# START OF PROVIDED MATERIAL
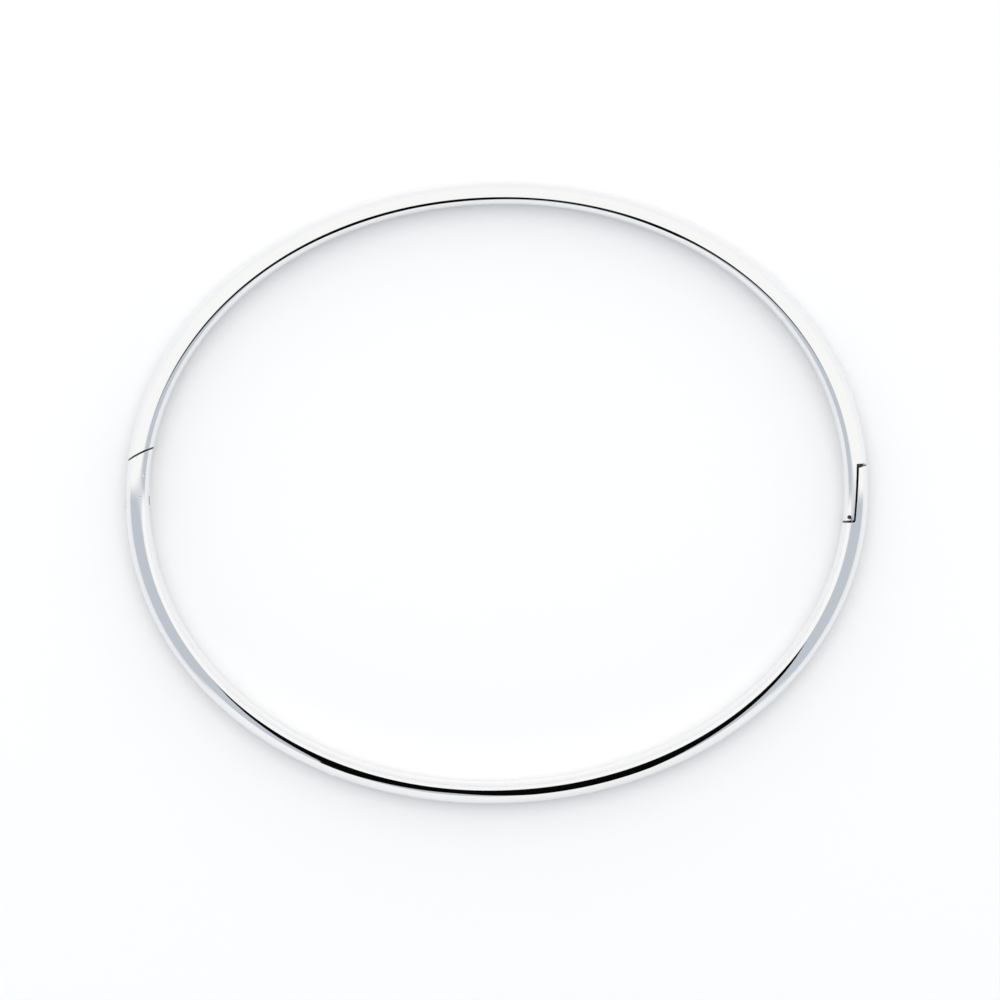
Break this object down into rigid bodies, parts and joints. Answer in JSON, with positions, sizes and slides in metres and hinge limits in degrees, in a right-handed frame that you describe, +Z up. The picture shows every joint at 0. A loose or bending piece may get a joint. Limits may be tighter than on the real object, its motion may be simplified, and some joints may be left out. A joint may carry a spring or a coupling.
{
  "type": "hinged bangle bracelet",
  "caption": "Slim oval bangle of polished white metal tube that opens on a concealed side hinge and closes with a lapped snap clasp.",
  "frame": {"origin": "centre of the wrist opening, on the surface that the bangle lies on", "axes": "+X along the oval's long axis from the hinge towards the clasp, +Z up through the wrist opening"},
  "size_m": [0.0642, 0.0538, 0.0032],
  "materials": {
    "polished_tube": "mirror polished white precious metal",
    "filed_block": "filed and lightly polished white precious metal",
    "blade_spring": "plain rolled spring strip"
  },
  "bodies": {
    "rear_half": {"rear_tube": "polished_tube", "hinge_fork": "filed_block", "hinge_pin": "filed_block", "clasp_socket": "filed_block", "blade_rivet": "filed_block"},
    "front_half": {"front_tube": "polished_tube", "hinge_leaf": "filed_block", "clasp_tongue": "filed_block", "catch_pin": "filed_block"},
    "catch_spring": {"catch_blade": "blade_spring"}
  },
  "joints": [
    {"name": "hinge", "type": "hinge", "parent": "rear_half", "child": "front_half", "pos_m": [-0.03066, 0.00105, 0.0016], "axis": [0, 0, 1], "range_deg": [0, 55]},
    {"name": "catch_flex", "type": "hinge", "parent": "rear_half", "child": "catch_spring", "pos_m": [0.0305, -0.0054, 0.0016], "axis": [0, 0, -1], "range_deg": [0, 4], "stiffness_Nm_per_rad": 0.06}
  ]
}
# END OF PROVIDED MATERIAL
### THE REQUEST
Using the data above, reproduce every line exactly.

### TASK ANSWER
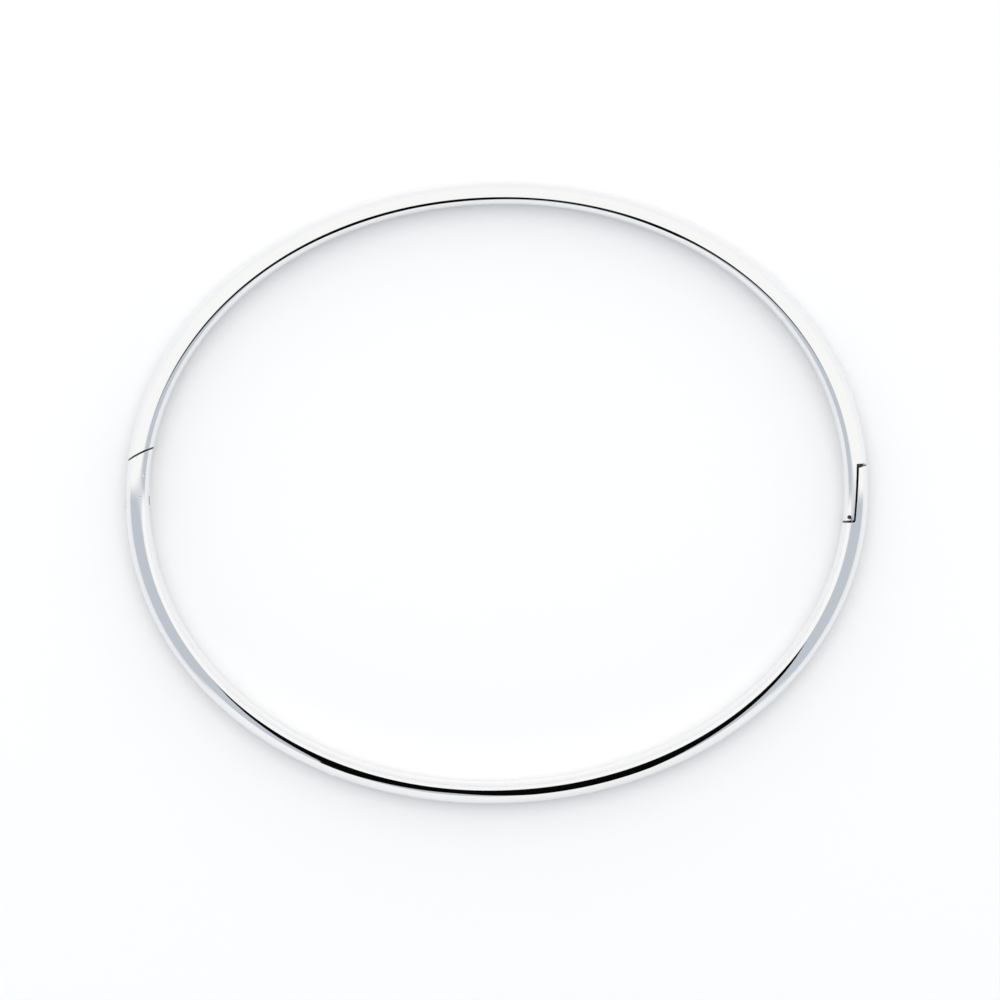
Break this object down into rigid bodies, parts and joints. Answer in JSON, with positions, sizes and slides in metres and hinge limits in degrees, in a right-handed frame that you describe, +Z up. The picture shows every joint at 0. A loose or bending piece may get a joint. Limits may be tighter than on the real object, its motion may be simplified, and some joints may be left out. A joint may carry a spring or a coupling.
{
  "type": "hinged bangle bracelet",
  "caption": "Slim oval bangle of polished white metal tube that opens on a concealed side hinge and closes with a lapped snap clasp.",
  "frame": {"origin": "centre of the wrist opening, on the surface that the bangle lies on", "axes": "+X along the oval's long axis from the hinge towards the clasp, +Z up through the wrist opening"},
  "size_m": [0.0642, 0.0538, 0.0032],
  "materials": {
    "polished_tube": "mirror polished white precious metal",
    "filed_block": "filed and lightly polished white precious metal",
    "blade_spring": "plain rolled spring strip"
  },
  "bodies": {
    "rear_half": {"rear_tube": "polished_tube", "hinge_fork": "filed_block", "hinge_pin": "filed_block", "clasp_socket": "filed_block", "blade_rivet": "filed_block"},
    "front_half": {"front_tube": "polished_tube", "hinge_leaf": "filed_block", "clasp_tongue": "filed_block", "catch_pin": "filed_block"},
    "catch_spring": {"catch_blade": "blade_spring"}
  },
  "joints": [
    {"name": "hinge", "type": "hinge", "parent": "rear_half", "child": "front_half", "pos_m": [-0.03066, 0.00105, 0.0016], "axis": [0, 0, 1], "range_deg": [0, 55]},
    {"name": "catch_flex", "type": "hinge", "parent": "rear_half", "child": "catch_spring", "pos_m": [0.0305, -0.0054, 0.0016], "axis": [0, 0, -1], "range_deg": [0, 4], "stiffness_Nm_per_rad": 0.06}
  ]
}